Thursday, April 25, 2013

Common Core

The argument over something called "Common Core" has been boiling out there for some time.  But I've been mostly oblivious.  All I really knew was that it was a sort of National set of standards for education.  I knew that there are lots of folks at the Indiana Statehouse who are in favor of the program, and that our previous leader at the Indiana Department of Education may have lost re-election because of his advocacy for Common Core.

What I didn't know was pretty much everything else.  I didn't have any idea what Common Core was, or what specific arguments for and against were being made in the debate over its adoption.

That changed somewhat when I heard Greg Garrison's radio program this morning.  He invited a proponent of the program to come on and explain why it's going to be a good thing for education.  He then brought on opponents to explain why they oppose it and prefer to stay with the ISTEP.  I thought Garrison was exceptionally fair with both sides, simply asking them questions and allowing them to say what they wanted to say without arguing or promoting either side over the other.  In fact, he admitted that he has not yet taken a position on the issue and is still trying to gather more information himself.  That's the best way to present an issue on any media forum, as far as I am concerned.

I learned a lot about the arguments, if not about the actual standards.  My initial reaction leans toward the anti side, mainly because the proponent took too much of his time trashing the Right-Wing kooks from the Tea Party who were mischaracterizing Common Core.  That turned me off, as I think it did Garrison, who rebuked him a bit for straying away from making his case to engage in mudslinging.

The bottom line seems to be that Common Core is an attempt to set national standards and testing for English and Math.  Other subjects are being developed, but are not yet adopted.  The reason it's needed, according to proponents, is so different states don't certify their students as having met core standards when each state uses different standards. 

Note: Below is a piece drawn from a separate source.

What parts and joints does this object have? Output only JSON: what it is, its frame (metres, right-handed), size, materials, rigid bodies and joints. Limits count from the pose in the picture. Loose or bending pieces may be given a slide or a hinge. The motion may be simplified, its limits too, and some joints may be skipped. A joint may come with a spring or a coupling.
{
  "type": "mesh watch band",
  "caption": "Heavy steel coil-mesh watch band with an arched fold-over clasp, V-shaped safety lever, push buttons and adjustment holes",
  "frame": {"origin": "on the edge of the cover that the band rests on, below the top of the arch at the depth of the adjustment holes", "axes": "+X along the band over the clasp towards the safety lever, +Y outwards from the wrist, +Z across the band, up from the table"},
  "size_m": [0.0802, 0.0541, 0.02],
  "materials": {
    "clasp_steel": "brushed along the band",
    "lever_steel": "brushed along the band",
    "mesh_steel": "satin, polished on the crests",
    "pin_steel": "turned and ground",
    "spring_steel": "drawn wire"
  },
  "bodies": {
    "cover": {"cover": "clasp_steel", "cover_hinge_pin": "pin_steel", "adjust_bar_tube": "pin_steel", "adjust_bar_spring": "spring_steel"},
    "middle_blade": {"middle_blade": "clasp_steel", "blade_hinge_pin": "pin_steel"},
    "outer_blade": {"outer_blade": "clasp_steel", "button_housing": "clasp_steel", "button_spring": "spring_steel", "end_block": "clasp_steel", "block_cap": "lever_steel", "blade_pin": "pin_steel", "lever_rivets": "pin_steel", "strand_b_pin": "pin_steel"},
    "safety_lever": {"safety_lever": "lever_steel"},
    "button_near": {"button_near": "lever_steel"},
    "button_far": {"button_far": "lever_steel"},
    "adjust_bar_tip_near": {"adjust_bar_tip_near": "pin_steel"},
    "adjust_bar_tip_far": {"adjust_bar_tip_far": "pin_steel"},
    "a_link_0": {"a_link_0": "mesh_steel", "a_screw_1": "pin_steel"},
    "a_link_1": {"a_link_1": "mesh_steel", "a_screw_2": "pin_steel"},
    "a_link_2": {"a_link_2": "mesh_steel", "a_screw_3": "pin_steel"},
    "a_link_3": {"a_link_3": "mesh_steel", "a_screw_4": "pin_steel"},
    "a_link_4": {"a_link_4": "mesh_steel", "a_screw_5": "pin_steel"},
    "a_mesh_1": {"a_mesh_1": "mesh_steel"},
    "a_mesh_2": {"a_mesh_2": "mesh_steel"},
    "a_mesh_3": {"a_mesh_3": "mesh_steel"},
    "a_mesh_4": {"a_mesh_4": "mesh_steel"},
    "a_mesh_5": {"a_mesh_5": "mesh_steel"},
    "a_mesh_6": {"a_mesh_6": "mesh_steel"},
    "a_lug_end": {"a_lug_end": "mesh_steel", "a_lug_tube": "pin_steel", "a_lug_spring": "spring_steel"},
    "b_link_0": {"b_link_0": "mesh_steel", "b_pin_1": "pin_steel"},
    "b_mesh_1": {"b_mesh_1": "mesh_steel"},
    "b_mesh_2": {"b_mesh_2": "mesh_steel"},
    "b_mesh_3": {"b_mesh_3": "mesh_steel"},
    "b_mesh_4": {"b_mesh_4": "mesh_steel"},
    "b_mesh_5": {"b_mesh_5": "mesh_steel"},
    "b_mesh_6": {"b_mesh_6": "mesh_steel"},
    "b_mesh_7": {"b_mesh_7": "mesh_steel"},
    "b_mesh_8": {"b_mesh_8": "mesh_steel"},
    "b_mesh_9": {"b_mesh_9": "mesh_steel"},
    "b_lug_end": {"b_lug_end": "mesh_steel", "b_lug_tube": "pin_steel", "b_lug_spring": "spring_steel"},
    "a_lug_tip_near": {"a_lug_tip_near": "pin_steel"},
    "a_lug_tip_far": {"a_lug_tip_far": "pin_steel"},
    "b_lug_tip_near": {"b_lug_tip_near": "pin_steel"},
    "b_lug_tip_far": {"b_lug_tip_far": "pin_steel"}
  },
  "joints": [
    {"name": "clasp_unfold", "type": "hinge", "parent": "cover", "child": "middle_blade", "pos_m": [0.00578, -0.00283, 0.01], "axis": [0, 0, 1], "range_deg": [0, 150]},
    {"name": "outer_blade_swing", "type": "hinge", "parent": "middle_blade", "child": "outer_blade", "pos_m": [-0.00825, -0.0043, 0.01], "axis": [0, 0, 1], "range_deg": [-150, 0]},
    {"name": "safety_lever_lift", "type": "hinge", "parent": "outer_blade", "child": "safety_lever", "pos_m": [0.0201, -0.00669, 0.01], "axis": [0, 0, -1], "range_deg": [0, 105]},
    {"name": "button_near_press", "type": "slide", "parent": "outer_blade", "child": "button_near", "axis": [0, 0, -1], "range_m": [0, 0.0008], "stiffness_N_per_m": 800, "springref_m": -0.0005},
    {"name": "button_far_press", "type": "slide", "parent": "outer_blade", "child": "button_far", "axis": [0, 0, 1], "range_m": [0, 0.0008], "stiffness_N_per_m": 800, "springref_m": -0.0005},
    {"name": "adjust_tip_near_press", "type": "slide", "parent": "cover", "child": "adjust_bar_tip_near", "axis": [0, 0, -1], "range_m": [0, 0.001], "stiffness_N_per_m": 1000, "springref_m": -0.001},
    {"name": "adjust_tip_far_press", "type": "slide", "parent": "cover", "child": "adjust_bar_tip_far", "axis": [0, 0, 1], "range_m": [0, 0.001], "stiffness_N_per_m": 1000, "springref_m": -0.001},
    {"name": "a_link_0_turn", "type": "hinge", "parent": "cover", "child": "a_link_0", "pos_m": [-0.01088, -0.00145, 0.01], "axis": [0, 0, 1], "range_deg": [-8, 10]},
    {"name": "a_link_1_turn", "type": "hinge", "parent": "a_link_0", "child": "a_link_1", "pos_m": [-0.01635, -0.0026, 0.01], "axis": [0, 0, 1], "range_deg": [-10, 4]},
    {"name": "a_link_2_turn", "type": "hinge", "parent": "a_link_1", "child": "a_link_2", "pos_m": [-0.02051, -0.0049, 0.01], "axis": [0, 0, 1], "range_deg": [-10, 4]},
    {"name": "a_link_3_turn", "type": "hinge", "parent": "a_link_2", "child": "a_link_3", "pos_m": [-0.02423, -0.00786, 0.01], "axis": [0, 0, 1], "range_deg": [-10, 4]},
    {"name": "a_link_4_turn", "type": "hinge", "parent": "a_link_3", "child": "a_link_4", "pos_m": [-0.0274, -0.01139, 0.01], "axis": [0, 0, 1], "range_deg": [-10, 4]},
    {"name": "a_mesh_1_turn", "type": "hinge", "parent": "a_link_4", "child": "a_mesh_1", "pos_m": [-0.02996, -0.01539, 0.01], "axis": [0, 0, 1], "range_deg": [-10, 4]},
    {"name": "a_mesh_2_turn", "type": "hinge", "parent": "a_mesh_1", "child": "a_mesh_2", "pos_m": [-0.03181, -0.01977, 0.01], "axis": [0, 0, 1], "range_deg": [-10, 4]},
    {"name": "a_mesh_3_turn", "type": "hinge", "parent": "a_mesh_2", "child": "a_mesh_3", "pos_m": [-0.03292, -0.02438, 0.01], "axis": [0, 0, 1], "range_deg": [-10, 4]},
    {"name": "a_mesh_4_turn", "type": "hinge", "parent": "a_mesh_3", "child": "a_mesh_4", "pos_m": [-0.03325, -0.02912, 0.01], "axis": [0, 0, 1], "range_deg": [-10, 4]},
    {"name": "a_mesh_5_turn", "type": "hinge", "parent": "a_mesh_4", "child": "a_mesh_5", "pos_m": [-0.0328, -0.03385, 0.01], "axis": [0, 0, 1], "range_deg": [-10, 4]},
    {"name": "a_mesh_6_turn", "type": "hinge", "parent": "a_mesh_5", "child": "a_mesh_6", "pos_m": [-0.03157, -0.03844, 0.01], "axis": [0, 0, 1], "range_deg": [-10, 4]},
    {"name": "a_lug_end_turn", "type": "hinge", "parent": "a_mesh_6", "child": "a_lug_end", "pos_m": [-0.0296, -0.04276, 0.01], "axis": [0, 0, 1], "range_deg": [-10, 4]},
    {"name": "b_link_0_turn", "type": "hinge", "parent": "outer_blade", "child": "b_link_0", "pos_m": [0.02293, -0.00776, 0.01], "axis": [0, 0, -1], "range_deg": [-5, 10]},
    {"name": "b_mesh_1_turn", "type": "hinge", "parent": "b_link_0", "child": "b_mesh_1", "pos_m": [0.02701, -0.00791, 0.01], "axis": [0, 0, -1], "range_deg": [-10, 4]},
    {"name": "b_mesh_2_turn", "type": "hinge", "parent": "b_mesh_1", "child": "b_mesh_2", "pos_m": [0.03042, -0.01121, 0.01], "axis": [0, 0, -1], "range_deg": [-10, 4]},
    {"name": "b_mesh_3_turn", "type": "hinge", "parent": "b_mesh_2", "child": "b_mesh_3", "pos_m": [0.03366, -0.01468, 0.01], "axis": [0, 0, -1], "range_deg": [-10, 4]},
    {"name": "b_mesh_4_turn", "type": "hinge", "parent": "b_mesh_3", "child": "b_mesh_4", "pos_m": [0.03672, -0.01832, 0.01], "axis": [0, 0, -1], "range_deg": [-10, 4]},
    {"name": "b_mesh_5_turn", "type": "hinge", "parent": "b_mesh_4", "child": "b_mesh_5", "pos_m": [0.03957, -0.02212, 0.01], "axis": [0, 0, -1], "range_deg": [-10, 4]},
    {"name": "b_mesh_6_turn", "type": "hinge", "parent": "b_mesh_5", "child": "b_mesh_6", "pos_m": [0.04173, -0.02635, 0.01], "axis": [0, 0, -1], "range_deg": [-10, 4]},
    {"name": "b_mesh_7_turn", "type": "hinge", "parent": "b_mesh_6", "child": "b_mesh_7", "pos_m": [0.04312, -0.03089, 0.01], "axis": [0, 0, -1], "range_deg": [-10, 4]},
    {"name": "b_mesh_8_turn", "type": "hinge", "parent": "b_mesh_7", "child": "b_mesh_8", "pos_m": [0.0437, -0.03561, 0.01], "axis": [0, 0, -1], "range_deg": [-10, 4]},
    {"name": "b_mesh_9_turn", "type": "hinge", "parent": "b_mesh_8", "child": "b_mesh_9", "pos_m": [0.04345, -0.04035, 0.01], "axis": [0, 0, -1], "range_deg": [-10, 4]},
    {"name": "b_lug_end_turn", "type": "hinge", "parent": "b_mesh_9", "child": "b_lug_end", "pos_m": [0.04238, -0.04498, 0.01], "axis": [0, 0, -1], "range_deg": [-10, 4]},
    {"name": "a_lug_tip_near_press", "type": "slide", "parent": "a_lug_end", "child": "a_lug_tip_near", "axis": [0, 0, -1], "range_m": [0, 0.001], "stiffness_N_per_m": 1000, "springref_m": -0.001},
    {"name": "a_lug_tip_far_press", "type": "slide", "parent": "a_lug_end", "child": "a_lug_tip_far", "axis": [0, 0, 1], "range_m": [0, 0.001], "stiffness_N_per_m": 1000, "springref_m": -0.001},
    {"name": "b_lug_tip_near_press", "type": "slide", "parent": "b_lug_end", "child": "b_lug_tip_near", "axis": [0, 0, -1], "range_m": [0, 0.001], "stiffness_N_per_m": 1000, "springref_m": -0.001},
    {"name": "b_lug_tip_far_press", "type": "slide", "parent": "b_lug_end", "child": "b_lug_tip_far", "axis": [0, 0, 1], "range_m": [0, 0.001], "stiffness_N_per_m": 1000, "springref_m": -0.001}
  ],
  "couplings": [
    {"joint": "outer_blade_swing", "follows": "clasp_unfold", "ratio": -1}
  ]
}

The argument against Common Core is fundamentally based on the mistrust many have against anything created and managed by the Federal Bureaucracy.  The proponent used this mistrust against the other side, accusing them of harboring paranoid fantasies about terrible government misbehavior in forcing anti-American or anti-Christian lessons into the curricula.  And they also fear the Big Brother type tyranny of capturing performance data and even biometric data for monitoring and control of our children.

When the anti-side came on, they calmly explained that although they know such federal overreach is not present in the current version of the program, they can produce a document from a Department of Education staffer that expresses those "paranoid fantasies" as future goals of the Common Core program.

The anti-side also noted that Common Core has lower standards than ISTEP.  Why would Indiana adopt a new national standards program that lowers the bar for our children and hands the whole program over to Washington, DC to be administered at an exhorbitant cost?

So at this point I question the need for a national standard.  Colleges can already evaluate students from the various states with testing from the SAT and ACT, and they'll learn how well each state actually educates the students they send out to those colleges.  So what's the overwhelming need to nationalize this?

I have long been in favor of dissolving the Federal Education Department.  Education is the responsibility of the community and the state, and the Feds have no business getting their fingers into it.  The only role I could consider supporting in Washington would be a small organization that researches educational programs in the various states and helps share information about those programs that produce the best results.  The only way such a national organization can be helpful is by helping find and distribute methods and practices that work well. Even so, states don't need a Federal agency to do that, they could more easily and cheaply collaborate among themselves.

Absent more information that convinces me there's a compelling argument in favor of national education standards, I'm going to line up on the "No" side.